Dataset section:
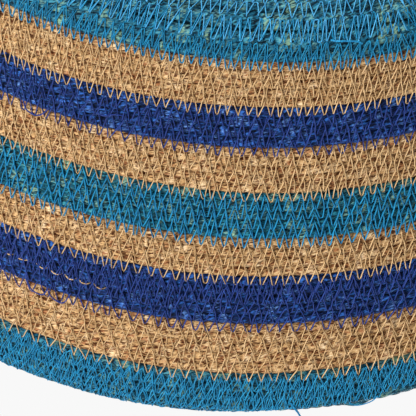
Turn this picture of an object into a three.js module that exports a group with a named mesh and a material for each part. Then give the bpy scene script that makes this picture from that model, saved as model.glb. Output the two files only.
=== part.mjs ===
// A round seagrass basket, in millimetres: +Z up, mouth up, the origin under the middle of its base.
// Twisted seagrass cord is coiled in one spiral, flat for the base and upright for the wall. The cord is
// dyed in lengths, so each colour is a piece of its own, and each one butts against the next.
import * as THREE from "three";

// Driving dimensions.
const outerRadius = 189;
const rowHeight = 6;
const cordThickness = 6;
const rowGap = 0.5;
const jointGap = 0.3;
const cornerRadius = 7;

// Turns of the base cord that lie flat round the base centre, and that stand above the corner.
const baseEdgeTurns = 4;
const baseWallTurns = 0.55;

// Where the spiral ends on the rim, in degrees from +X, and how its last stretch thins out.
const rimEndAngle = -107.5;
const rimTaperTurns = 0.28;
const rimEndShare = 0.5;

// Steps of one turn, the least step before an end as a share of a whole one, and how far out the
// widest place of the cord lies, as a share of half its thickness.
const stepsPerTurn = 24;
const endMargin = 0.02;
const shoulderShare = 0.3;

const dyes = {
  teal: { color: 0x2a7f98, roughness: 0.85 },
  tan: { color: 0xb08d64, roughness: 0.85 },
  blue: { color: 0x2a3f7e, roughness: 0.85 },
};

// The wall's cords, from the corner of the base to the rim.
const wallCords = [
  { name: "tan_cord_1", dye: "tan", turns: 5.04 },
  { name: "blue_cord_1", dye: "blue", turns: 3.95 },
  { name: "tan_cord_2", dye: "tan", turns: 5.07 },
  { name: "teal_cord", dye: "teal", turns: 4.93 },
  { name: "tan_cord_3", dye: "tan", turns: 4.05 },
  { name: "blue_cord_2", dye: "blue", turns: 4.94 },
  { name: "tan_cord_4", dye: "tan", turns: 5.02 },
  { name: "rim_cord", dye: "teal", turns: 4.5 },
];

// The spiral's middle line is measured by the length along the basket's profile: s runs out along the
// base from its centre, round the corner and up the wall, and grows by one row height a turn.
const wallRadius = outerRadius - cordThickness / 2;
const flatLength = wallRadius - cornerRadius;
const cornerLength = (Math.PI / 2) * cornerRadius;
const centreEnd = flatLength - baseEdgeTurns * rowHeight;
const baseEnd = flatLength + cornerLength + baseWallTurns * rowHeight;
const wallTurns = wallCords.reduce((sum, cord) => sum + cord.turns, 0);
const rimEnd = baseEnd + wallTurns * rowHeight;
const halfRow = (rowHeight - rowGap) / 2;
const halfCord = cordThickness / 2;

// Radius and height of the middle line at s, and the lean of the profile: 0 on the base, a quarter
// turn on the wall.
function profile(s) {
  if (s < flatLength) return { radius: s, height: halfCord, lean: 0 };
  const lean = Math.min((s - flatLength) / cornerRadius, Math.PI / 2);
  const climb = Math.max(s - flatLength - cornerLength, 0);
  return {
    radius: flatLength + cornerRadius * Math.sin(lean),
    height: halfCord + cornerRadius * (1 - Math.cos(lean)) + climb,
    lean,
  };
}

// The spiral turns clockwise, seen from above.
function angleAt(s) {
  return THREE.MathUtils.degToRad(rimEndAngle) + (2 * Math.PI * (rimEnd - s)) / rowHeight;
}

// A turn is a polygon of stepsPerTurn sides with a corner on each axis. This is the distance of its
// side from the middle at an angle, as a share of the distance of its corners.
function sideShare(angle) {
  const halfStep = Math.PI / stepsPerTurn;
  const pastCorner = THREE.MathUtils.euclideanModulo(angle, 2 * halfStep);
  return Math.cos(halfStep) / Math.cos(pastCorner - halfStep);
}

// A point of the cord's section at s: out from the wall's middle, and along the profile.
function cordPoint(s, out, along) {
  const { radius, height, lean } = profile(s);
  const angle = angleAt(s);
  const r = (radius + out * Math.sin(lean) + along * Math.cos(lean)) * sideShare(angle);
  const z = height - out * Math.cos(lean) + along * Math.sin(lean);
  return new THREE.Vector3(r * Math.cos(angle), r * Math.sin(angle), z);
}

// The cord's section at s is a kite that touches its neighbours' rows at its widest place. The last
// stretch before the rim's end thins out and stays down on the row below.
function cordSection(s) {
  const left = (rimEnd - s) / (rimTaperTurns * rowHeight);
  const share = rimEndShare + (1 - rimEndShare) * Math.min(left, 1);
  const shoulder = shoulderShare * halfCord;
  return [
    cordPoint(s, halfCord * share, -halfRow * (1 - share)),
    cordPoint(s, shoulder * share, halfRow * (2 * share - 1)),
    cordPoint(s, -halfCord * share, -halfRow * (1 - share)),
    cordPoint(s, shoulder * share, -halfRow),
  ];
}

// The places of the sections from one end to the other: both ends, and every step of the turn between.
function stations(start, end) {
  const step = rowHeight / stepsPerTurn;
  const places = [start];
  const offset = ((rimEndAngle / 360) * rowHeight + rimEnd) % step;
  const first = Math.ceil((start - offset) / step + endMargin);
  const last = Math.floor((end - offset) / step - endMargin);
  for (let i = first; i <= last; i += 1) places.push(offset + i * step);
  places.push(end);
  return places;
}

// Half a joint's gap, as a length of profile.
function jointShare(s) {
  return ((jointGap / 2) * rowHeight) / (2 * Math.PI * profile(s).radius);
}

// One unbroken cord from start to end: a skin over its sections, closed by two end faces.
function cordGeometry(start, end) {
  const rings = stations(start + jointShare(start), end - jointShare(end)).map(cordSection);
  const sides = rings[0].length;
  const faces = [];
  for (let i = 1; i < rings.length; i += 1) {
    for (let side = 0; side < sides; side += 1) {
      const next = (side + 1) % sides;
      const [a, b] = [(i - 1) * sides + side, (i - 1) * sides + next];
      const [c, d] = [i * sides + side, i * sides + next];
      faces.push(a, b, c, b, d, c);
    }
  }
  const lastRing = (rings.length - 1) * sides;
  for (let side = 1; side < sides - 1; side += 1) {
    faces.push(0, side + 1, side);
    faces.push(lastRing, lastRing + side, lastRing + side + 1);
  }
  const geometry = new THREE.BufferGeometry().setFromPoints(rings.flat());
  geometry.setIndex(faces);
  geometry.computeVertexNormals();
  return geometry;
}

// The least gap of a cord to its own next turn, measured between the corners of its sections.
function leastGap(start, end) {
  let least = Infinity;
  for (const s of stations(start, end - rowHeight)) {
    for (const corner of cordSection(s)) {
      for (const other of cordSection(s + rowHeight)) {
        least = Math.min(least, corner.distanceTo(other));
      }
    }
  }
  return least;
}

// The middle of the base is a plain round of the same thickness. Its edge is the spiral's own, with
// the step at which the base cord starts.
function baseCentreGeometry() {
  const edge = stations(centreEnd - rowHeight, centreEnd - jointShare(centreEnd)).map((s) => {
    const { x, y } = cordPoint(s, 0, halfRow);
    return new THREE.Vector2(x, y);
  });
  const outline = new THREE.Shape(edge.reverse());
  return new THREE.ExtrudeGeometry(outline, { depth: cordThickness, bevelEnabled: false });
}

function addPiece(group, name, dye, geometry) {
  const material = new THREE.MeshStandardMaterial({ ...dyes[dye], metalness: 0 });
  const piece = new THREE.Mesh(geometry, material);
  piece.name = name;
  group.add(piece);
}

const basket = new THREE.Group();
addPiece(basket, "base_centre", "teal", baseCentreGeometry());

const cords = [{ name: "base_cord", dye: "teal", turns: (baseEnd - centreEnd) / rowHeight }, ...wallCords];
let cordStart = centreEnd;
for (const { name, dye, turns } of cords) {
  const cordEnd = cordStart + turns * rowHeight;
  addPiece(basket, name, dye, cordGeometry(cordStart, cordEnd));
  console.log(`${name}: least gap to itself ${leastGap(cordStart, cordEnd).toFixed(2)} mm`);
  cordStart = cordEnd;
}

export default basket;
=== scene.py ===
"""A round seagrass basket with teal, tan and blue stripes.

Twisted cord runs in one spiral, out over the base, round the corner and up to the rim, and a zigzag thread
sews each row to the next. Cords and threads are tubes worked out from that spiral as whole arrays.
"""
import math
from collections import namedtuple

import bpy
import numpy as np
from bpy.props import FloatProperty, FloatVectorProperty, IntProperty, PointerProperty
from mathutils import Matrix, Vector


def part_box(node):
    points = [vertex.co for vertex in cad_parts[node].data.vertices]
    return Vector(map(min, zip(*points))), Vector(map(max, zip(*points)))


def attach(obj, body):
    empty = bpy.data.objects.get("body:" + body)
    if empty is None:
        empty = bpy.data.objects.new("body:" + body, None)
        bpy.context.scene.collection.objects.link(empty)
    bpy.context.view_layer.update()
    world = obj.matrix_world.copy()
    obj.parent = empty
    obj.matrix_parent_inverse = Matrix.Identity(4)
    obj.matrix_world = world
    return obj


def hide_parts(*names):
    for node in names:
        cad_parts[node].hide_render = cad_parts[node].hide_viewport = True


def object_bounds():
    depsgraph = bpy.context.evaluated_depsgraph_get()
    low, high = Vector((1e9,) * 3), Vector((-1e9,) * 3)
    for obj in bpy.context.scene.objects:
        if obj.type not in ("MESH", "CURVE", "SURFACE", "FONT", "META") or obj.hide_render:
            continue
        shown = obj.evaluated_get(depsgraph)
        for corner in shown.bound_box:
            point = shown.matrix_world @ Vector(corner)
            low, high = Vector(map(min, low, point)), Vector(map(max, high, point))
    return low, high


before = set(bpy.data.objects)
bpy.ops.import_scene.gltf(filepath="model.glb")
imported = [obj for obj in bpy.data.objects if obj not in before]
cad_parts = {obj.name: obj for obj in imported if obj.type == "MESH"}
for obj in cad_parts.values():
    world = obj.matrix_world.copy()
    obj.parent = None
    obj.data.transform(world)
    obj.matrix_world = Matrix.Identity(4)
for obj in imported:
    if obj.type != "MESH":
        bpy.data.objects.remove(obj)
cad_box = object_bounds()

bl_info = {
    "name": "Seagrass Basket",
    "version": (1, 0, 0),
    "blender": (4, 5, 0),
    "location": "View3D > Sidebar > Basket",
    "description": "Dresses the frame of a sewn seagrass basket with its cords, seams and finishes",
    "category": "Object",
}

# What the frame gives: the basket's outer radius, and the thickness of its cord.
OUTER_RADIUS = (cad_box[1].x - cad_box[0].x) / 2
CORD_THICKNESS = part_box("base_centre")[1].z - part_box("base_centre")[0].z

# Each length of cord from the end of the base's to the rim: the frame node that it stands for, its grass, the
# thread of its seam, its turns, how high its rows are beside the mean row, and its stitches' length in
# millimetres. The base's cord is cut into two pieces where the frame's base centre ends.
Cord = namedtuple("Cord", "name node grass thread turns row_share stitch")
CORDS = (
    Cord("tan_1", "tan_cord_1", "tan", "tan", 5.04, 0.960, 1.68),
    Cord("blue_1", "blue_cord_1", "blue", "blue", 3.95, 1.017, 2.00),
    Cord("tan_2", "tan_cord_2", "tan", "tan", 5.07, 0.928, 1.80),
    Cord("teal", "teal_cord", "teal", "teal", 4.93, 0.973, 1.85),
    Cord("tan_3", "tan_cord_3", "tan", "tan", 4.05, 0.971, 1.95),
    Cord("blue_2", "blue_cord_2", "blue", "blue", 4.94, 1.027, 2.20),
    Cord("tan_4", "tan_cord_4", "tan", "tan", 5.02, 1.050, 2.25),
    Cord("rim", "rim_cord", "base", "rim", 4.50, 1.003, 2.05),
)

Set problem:
In the material above, locate the line containing "const basket = new THREE.Group();" and the line containing "cad_parts[node].hide_render = cad_parts[node].hide_viewport". Transcribe exactly those two lines and every line between them, and nothing more.

Answer to the problem:
const basket = new THREE.Group();
addPiece(basket, "base_centre", "teal", baseCentreGeometry());

const cords = [{ name: "base_cord", dye: "teal", turns: (baseEnd - centreEnd) / rowHeight }, ...wallCords];
let cordStart = centreEnd;
for (const { name, dye, turns } of cords) {
  const cordEnd = cordStart + turns * rowHeight;
  addPiece(basket, name, dye, cordGeometry(cordStart, cordEnd));
  console.log(`${name}: least gap to itself ${leastGap(cordStart, cordEnd).toFixed(2)} mm`);
  cordStart = cordEnd;
}

export default basket;
=== scene.py ===
"""A round seagrass basket with teal, tan and blue stripes.

Twisted cord runs in one spiral, out over the base, round the corner and up to the rim, and a zigzag thread
sews each row to the next. Cords and threads are tubes worked out from that spiral as whole arrays.
"""
import math
from collections import namedtuple

import bpy
import numpy as np
from bpy.props import FloatProperty, FloatVectorProperty, IntProperty, PointerProperty
from mathutils import Matrix, Vector


def part_box(node):
    points = [vertex.co for vertex in cad_parts[node].data.vertices]
    return Vector(map(min, zip(*points))), Vector(map(max, zip(*points)))


def attach(obj, body):
    empty = bpy.data.objects.get("body:" + body)
    if empty is None:
        empty = bpy.data.objects.new("body:" + body, None)
        bpy.context.scene.collection.objects.link(empty)
    bpy.context.view_layer.update()
    world = obj.matrix_world.copy()
    obj.parent = empty
    obj.matrix_parent_inverse = Matrix.Identity(4)
    obj.matrix_world = world
    return obj


def hide_parts(*names):
    for node in names:
        cad_parts[node].hide_render = cad_parts[node].hide_viewport = True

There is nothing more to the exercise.